■ Records:
####################

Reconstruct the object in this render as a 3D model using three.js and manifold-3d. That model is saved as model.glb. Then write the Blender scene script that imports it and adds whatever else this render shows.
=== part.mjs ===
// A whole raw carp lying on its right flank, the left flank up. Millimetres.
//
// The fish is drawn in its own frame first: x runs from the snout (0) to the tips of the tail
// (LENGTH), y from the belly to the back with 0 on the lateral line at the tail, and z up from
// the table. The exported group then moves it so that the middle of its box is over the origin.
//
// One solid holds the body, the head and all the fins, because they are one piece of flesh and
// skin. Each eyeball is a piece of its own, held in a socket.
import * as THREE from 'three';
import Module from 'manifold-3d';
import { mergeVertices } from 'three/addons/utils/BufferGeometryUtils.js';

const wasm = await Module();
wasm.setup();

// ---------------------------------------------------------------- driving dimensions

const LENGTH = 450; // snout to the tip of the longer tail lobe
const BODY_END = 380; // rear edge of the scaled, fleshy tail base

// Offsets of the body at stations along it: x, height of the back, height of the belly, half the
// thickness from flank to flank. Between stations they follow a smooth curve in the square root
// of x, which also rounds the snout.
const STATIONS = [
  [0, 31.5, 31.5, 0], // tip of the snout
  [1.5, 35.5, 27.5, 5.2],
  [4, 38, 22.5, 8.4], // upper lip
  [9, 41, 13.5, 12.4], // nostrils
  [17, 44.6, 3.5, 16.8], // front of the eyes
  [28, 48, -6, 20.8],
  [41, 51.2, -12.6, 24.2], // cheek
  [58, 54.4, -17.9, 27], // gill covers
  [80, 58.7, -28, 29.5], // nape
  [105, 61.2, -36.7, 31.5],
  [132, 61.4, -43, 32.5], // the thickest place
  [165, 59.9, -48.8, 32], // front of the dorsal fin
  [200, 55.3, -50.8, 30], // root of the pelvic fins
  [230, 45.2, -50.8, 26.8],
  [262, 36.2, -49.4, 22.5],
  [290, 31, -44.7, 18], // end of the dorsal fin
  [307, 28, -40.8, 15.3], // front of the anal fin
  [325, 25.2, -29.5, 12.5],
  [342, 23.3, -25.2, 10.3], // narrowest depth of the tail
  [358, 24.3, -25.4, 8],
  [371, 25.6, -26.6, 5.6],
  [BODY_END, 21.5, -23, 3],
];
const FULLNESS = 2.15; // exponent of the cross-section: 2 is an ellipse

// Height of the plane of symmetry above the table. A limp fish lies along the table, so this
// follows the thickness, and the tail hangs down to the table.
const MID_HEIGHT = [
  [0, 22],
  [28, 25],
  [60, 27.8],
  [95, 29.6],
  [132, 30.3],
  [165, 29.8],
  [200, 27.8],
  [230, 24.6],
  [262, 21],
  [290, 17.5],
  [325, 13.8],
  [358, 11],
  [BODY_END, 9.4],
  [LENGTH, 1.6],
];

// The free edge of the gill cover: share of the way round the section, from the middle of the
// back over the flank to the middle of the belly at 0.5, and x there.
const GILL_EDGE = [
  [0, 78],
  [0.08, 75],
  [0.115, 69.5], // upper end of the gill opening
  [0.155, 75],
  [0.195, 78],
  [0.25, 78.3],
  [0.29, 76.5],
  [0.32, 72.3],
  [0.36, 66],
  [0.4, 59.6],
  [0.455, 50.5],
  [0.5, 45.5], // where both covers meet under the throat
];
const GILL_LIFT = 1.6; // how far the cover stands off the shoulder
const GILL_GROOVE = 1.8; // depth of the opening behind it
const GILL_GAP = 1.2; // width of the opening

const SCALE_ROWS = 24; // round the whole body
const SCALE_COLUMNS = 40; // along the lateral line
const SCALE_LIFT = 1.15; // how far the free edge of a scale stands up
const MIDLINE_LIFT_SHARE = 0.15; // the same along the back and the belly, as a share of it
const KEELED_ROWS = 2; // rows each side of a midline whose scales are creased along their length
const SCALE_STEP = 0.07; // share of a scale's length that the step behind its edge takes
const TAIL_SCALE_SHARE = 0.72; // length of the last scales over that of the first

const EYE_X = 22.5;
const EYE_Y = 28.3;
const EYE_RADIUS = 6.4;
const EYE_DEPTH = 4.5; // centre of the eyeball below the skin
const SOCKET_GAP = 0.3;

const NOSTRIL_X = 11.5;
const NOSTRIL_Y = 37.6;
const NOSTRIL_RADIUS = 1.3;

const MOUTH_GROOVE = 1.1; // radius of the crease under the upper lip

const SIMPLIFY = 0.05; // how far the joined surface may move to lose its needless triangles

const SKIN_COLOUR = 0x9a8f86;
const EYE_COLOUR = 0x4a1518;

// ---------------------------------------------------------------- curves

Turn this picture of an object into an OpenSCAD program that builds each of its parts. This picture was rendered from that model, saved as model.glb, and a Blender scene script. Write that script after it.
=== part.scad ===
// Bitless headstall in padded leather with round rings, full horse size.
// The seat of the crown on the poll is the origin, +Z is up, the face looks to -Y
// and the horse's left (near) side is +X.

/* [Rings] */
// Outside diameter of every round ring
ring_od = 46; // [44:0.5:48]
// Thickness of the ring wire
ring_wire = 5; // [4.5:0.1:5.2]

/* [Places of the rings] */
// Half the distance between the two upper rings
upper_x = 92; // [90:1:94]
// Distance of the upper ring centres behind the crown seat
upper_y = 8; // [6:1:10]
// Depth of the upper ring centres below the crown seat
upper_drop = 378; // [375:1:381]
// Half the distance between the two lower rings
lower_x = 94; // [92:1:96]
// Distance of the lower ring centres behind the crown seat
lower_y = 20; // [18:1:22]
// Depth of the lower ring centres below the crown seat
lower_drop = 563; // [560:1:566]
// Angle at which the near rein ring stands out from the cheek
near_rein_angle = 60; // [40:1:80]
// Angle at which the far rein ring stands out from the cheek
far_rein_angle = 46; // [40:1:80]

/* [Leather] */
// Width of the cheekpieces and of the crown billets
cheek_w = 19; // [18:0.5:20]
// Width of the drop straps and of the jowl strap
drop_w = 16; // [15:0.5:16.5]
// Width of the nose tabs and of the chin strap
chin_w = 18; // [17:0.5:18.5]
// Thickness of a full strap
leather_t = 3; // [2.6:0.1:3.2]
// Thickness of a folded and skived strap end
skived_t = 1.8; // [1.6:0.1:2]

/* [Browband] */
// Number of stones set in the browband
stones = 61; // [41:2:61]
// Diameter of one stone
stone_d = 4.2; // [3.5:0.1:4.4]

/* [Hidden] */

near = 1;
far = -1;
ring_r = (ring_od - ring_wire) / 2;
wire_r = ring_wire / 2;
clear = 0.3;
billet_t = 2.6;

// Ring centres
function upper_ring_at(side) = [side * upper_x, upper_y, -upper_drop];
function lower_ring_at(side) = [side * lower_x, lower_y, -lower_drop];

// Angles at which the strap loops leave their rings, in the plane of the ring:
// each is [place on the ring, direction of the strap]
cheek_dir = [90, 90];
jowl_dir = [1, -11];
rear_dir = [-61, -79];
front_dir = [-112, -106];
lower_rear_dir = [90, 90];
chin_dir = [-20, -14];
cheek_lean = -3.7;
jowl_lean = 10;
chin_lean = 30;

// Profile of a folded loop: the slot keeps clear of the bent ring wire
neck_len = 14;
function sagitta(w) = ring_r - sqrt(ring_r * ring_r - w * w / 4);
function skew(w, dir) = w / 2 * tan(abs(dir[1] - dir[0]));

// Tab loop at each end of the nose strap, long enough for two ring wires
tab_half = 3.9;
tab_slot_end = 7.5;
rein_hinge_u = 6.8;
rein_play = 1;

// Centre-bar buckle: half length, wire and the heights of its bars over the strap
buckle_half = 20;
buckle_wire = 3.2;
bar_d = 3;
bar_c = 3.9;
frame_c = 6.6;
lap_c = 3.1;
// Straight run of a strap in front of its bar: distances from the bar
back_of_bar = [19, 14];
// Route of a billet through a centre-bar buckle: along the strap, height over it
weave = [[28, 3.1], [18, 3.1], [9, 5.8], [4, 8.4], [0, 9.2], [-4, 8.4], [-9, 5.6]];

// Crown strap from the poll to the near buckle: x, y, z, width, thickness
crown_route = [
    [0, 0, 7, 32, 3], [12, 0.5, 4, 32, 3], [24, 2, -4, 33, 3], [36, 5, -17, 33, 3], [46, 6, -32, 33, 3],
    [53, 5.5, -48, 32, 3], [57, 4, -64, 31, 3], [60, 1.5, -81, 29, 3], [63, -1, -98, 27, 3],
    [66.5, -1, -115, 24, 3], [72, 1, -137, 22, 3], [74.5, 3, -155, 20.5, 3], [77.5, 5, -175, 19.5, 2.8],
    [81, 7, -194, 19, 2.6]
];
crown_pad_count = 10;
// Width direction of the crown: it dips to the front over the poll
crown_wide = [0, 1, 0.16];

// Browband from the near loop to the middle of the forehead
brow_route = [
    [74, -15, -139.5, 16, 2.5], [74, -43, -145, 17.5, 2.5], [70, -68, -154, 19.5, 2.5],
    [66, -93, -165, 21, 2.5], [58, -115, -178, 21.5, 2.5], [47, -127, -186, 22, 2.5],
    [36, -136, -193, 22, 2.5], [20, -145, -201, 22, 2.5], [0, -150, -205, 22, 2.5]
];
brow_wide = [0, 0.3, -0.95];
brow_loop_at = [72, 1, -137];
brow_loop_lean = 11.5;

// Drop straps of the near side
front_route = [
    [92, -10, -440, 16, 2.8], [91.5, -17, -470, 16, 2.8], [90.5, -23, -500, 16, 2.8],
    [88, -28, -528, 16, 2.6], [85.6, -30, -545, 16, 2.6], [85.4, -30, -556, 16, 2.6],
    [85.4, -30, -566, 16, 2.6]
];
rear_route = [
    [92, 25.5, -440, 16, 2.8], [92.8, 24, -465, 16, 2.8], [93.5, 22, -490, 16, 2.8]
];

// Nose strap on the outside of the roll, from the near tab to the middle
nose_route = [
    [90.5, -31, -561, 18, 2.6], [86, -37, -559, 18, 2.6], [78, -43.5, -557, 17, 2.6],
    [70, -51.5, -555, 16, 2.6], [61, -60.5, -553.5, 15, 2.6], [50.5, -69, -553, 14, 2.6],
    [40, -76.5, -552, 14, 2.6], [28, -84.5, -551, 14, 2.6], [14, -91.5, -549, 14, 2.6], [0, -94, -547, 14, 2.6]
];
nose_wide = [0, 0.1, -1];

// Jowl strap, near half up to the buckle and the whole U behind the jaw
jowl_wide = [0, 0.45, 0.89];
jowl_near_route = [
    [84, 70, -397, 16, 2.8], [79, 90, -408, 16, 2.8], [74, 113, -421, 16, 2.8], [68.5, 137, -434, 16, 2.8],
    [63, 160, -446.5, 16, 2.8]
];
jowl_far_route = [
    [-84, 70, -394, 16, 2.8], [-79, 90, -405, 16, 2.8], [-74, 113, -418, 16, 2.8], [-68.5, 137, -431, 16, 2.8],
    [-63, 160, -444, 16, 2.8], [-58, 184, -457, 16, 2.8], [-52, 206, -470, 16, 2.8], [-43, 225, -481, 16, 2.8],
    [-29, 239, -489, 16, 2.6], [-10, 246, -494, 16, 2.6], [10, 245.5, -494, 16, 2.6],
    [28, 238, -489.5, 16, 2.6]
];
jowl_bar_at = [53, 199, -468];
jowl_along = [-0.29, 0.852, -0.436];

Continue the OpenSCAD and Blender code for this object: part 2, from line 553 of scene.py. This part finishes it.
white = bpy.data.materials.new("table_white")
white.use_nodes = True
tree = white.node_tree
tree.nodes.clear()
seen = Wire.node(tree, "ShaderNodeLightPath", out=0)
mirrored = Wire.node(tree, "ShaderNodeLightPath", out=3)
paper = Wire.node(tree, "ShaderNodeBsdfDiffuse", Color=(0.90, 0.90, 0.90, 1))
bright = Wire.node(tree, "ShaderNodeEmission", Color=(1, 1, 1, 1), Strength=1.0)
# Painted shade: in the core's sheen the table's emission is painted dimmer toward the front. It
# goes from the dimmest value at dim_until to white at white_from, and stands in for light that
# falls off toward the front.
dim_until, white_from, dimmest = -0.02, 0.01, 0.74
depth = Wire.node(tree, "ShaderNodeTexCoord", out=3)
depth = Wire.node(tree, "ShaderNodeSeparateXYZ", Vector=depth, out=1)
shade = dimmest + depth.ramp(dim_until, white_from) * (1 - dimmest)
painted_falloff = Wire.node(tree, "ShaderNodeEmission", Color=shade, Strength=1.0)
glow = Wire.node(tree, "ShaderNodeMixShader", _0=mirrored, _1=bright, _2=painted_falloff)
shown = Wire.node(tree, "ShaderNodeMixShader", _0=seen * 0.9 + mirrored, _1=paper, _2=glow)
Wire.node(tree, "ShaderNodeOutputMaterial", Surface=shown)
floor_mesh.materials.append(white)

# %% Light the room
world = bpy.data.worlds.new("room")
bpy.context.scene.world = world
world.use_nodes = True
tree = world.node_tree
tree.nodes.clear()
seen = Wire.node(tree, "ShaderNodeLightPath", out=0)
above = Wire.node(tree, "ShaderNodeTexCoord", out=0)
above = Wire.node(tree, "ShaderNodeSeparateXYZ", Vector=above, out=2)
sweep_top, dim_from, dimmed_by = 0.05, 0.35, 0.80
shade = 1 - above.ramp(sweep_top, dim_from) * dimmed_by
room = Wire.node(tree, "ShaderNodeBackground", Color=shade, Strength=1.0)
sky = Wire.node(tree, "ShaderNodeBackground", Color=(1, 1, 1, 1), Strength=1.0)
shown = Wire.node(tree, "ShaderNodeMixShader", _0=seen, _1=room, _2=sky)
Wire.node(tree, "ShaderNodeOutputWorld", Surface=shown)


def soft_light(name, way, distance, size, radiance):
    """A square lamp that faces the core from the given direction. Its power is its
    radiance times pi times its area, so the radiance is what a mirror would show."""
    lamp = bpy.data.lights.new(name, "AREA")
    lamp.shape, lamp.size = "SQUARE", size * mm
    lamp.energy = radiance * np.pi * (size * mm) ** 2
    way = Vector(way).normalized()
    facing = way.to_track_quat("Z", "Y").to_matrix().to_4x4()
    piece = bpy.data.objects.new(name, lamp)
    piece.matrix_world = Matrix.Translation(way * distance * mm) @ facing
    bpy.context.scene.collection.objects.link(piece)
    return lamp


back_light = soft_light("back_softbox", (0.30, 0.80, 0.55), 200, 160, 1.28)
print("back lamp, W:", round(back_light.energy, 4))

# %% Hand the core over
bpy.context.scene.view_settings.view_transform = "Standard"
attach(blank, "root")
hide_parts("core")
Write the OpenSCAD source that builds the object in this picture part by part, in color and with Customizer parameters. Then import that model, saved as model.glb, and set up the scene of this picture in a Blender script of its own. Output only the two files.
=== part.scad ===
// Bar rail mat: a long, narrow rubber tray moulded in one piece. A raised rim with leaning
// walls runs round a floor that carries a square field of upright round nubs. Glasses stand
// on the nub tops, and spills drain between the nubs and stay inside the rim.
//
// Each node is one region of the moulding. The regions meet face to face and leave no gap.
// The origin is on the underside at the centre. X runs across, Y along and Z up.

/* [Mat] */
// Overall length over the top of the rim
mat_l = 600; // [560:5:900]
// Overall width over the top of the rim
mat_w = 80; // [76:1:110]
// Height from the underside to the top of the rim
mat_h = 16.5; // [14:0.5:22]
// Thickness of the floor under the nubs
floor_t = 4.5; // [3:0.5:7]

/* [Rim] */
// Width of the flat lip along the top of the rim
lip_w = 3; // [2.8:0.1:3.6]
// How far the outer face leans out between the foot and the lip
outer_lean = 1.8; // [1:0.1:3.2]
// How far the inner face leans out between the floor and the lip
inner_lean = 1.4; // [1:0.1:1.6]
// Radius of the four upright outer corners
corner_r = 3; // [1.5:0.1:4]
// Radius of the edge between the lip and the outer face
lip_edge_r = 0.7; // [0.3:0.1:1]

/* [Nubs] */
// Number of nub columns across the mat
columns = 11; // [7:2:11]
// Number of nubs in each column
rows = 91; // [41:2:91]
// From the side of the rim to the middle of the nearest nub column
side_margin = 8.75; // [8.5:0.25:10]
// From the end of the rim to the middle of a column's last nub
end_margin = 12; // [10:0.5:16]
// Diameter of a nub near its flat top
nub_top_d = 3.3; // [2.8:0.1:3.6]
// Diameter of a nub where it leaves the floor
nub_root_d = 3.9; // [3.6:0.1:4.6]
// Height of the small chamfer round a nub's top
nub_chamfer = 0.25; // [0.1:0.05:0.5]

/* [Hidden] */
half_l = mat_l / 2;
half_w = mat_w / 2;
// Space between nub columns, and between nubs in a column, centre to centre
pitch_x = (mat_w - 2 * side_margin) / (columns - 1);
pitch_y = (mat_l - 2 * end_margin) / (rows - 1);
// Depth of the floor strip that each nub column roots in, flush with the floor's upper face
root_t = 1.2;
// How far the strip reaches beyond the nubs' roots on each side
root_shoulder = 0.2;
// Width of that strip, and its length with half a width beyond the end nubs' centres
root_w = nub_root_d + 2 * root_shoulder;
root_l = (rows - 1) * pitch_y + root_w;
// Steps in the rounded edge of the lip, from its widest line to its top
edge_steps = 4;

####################

Above are some records. Count the lines among them with the word "this", and answer with the number only.

5